We also have this issue, but without any specific configuration (just host and port), no custom redis client, and no prefix. We have a simple winston log on workers completed event, no exception and no long running task in the event handler.

Error: Missing lock for job repeat:myjob:00f4c548cdc615774bd5dce8f54394ec:1591048800000 failed
    at Function.finishedErrors (/app/node_modules/bullmq/src/classes/scripts.ts:203:16)
    at Job.moveToFailed (/app/node_modules/bullmq/src/classes/job.ts:312:23)
    at runMicrotasks (<anonymous>)
    at processTicksAndRejections (internal/process/task_queues.js:97:5)
    at handleFailed (/app/node_modules/bullmq/src/classes/worker.ts:286:9)
    at Worker.run (/app/node_modules/bullmq/src/classes/worker.ts:137:27)
BogdanStanciu commented 4 years ago

I have the same problem.

Error: Missing lock for job 404rj0ikeif7ka4 failed
at Object.finishedErrors (/app/node_modules/bull/lib/scripts.js:184:16)
at Job.moveToFailed (/app/node_modules/bull/lib/job.js:303:19)
at processTicksAndRejections (internal/process/task_queues.js:97:5)

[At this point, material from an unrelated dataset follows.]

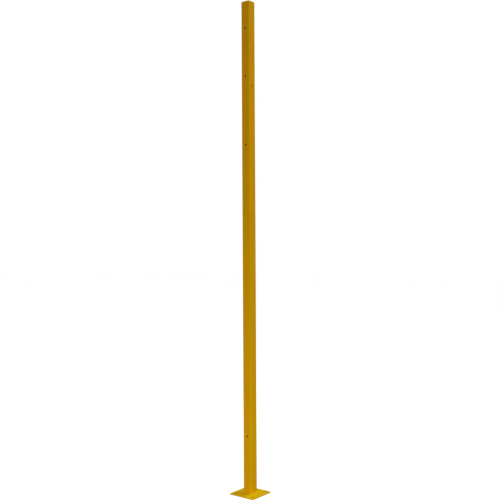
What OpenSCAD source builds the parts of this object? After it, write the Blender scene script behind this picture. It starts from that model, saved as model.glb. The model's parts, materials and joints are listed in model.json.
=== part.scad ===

with failedReason: job stalled more than allowable limit

All the code is run inside a docker.

marceloudi commented 4 years ago

This problem was happening here. @inn0vative1 gives the solution (2020-04-27)

queueMysql.on("completed", (job, result) => {
  console.log(`Completed: Job ${job.data.id} completed with result ${JSON.stringify(result)}`);
  redis.del(job.data.k); //-->This has moved to queueMysql.process()
})

Just thinking about a definitive solution.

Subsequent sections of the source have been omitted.